Your instructions ::
Begin with the first line of the entries below and reproduce each line exactly, ending with the line that holds "# +X runs along".

Information shown ::
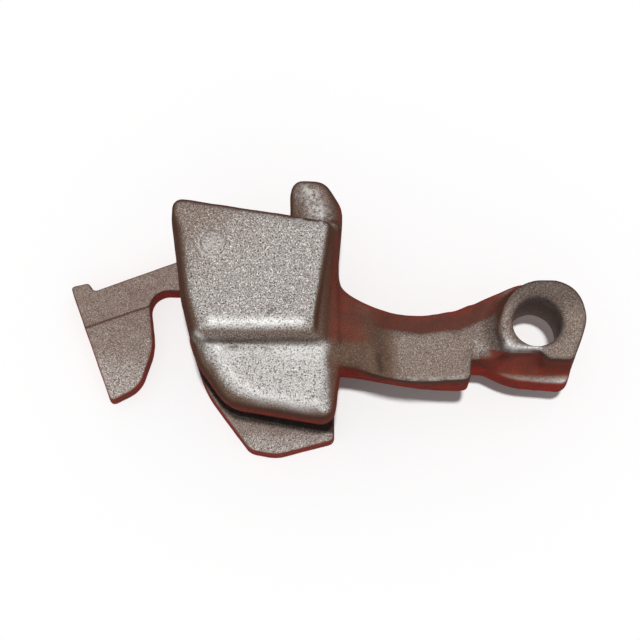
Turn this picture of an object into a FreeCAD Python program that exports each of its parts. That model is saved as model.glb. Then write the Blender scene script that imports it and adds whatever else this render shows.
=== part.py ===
import FreeCAD, Part
import math
import os

import Sketcher

os.makedirs("parts", exist_ok=True)
doc = FreeCAD.newDocument("CouplerLockPair")
Vector = FreeCAD.Vector

# Two loose steel castings from inside a knuckle coupler: the lock lies on the knuckle thrower.
# The origin is under the middle of the thrower's crest, on the flat face that the thrower lies on.
# +X runs along the lock's leg to its lift eye, +Y to the lock's thumb and +Z up.

# Heights, thicknesses, diameters and drafts, in mm and degrees.
SIZES = {
    # knuckle thrower
    "plate_thick": 16,
    "arm_rise": 3,
    "trunnion_x": 33,
    "trunnion_y": -13,
    "trunnion_dia": 32,
    "trunnion_rise": 9,
    "trunnion_bevel": 1.5,
    "plate_draft": 3,
    # lock block, from its flat underside upwards
    "block_under": 36,
    "block_over": 40,
    "block_draft": 4,
    "under_draft": 10,
    "step_drop": 16,
    "step_line": -44.5,
    "step_corner": 11,
    "panel_edge": 7,
    "ledge_edge": 8,
    "disc_x": -33.4,
    "disc_y": 27.5,
    "disc_dia": 20,
    "disc_rise": 0.6,
    # thumb beside the block
    "thumb_under": 20,
    "thumb_over": 20,
    "thumb_crown": 8,
    # leg, measured from the level where the mould parts
    "leg_over": 20,
    "leg_side": 5,
    "leg_under": 18,
    "leg_round": 3,
    "leg_base_round": 1,
    # lift eye
    "eye_under": 36,
    "eye_draft": 2.2,
    "flange_thick": 29,
    "flange_edge": 4,
    "shoulder_thick": 51,
    "collar_rise": 7,
    "collar_edge": 2,
    "bore_reach": 48.3,
    "bore_y": -25.9,
    "bore_dia": 36,
    "bore_mouth": 2.2,
}

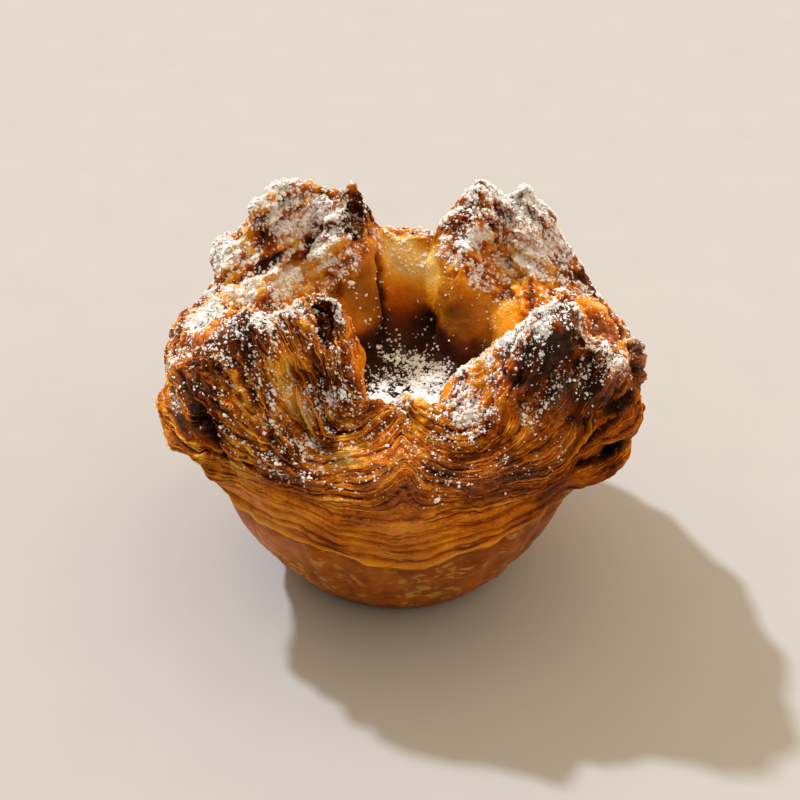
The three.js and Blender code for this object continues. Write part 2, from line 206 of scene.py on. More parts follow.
def profile(th):
    n = len(th)
    R = np.zeros((n, len(STATION_V)))
    Z = np.zeros((n, len(STATION_V)))
    for k, name in enumerate(STATION_NAMES):
        if name == "middle":
            continue
        if name == "floor":
            Z[:, k] = WELL_FLOOR_Z
            continue
        if name in FIXED:
            R[:, k], Z[:, k] = FIXED[name]
            continue
        low = saddle_size(th, name)
        total = np.zeros(n)
        acc = np.zeros((n, 2))
        for lobe in LOBES:
            r, z, turn, half = lobe[name]
            w = lobe_share(wrap(th - lobe["at"] - turn) / half)
            total += w
            acc += w[:, None] * np.array([r, z], float)
        both = low * (1 - np.minimum(total, 1))[:, None] + acc / np.maximum(total, 1)[:, None]
        R[:, k], Z[:, k] = both[:, 0], both[:, 1]
    return R, Z


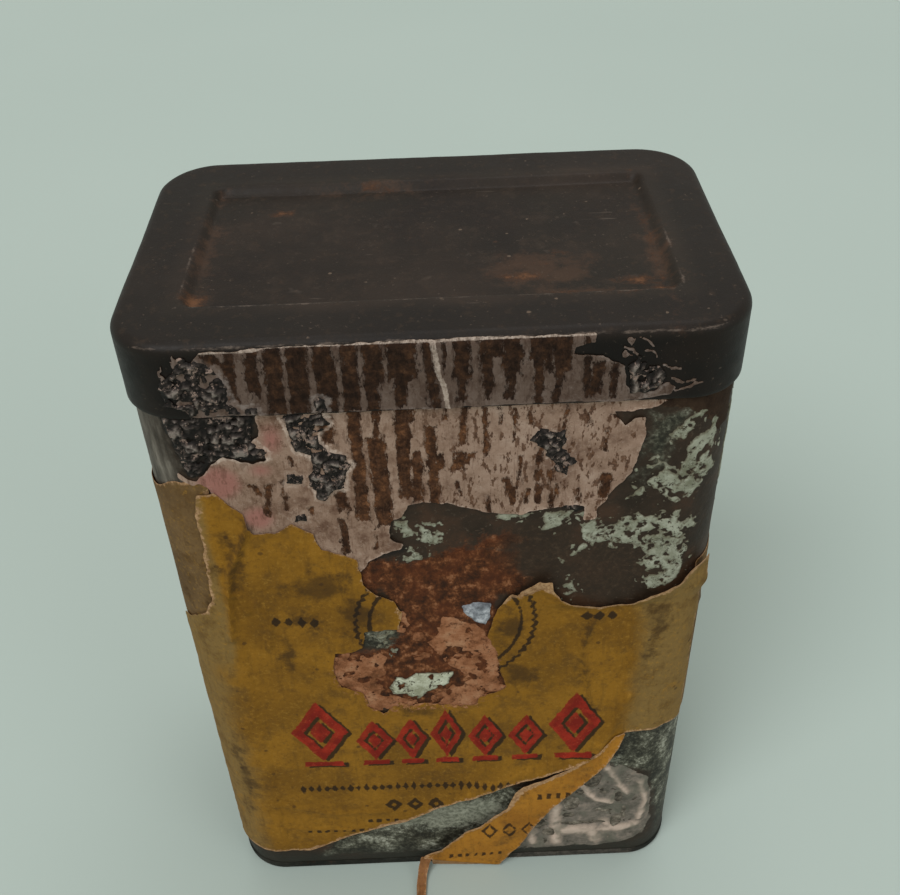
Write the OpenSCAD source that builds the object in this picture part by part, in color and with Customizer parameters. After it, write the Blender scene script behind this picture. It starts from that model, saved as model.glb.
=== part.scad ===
// Rectangular slip-lid spice tin with torn paper labels.
// The origin is the centre of the foot. +X runs along the front, -Y is the front, +Z is up.

/* [Tin] */
// Outside width of the body wall
body_w = 56; // [50:1:70]
// Outside depth of the body wall
body_d = 35.2; // [34:0.2:45]
// Overall height with the lid pushed home
tin_h = 83.3; // [70:0.1:110]
// Outside radius of the body's upright corners
corner_r = 5.6; // [5:0.1:8]
// Thickness of the tinplate
sheet_t = 0.3; // [0.25:0.05:0.35]

/* [Lid] */
// Height of the lid's skirt, shoulder included
skirt_h = 7.7; // [6:0.1:9]
// Clearance between the body wall and the skirt
lid_gap = 0.2; // [0.15:0.05:0.3]
// Outside radius of the shoulder between top and skirt
shoulder_r = 1.1; // [0.8:0.1:1.5]
// Width of the sunk panel in the top
panel_w = 45.4; // [40:0.2:46]
// Depth of the sunk panel, front to back
panel_d = 24; // [18:0.2:24.4]
// How far the panel sinks below the rim of the top
panel_drop = 0.8; // [0.5:0.1:1]
// Width of the slope around the panel
panel_slope = 1.2; // [0.8:0.1:1.4]

/* [Base] */
// Height of the folded seam outside the wall
seam_h = 1.4; // [1:0.1:2]
// Height of the floor's underside above the foot
floor_z = 1.5; // [1.2:0.1:2.5]

/* [Paper] */
// Thickness of a label with its glue
paper_t = 0.15; // [0.1:0.05:0.2]
// Thickness of the ply left where the printed face came away
ply_t = 0.1; // [0.1:0.05:0.15]

/* [Hidden] */

eps = 0.01;
arc_fn = 64;

// Lid and body rims
lid_w = body_w + 2 * (lid_gap + sheet_t);
lid_d = body_d + 2 * (lid_gap + sheet_t);
lid_r = corner_r + lid_gap + sheet_t;
skirt_z = tin_h - skirt_h;
panel_r = panel_slope + 0.3;
rim_z = tin_h - sheet_t - 0.2;
hem_h = 2.4;
hem_gap = 0.1;

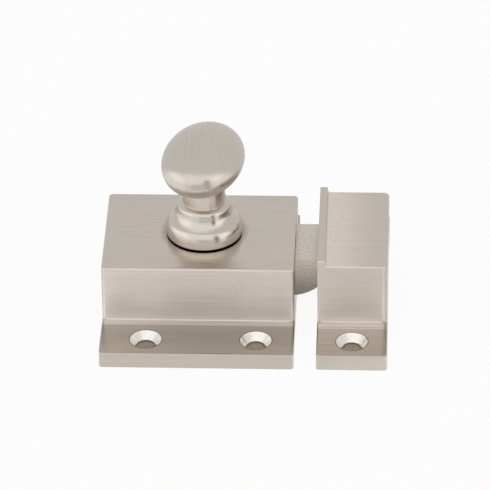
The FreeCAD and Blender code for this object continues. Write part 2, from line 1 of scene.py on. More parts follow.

Exercise solution ::
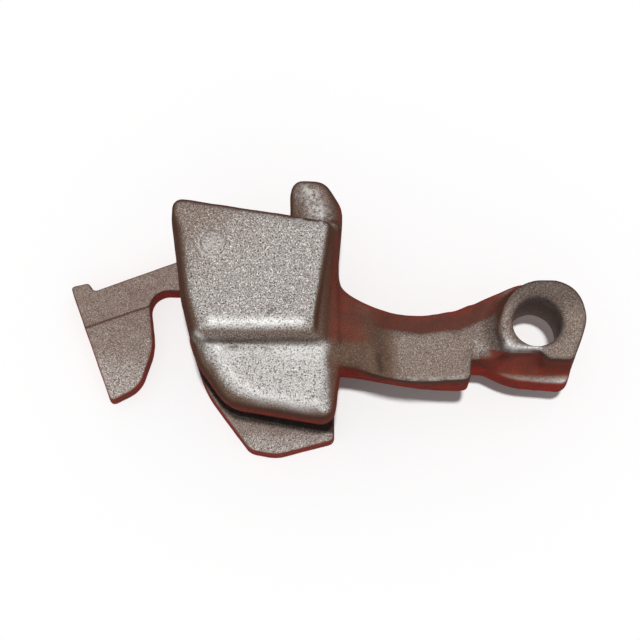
Turn this picture of an object into a FreeCAD Python program that exports each of its parts. That model is saved as model.glb. Then write the Blender scene script that imports it and adds whatever else this render shows.
=== part.py ===
import FreeCAD, Part
import math
import os

import Sketcher

os.makedirs("parts", exist_ok=True)
doc = FreeCAD.newDocument("CouplerLockPair")
Vector = FreeCAD.Vector

# Two loose steel castings from inside a knuckle coupler: the lock lies on the knuckle thrower.
# The origin is under the middle of the thrower's crest, on the flat face that the thrower lies on.
# +X runs along the lock's leg to its lift eye, +Y to the lock's thumb and +Z up.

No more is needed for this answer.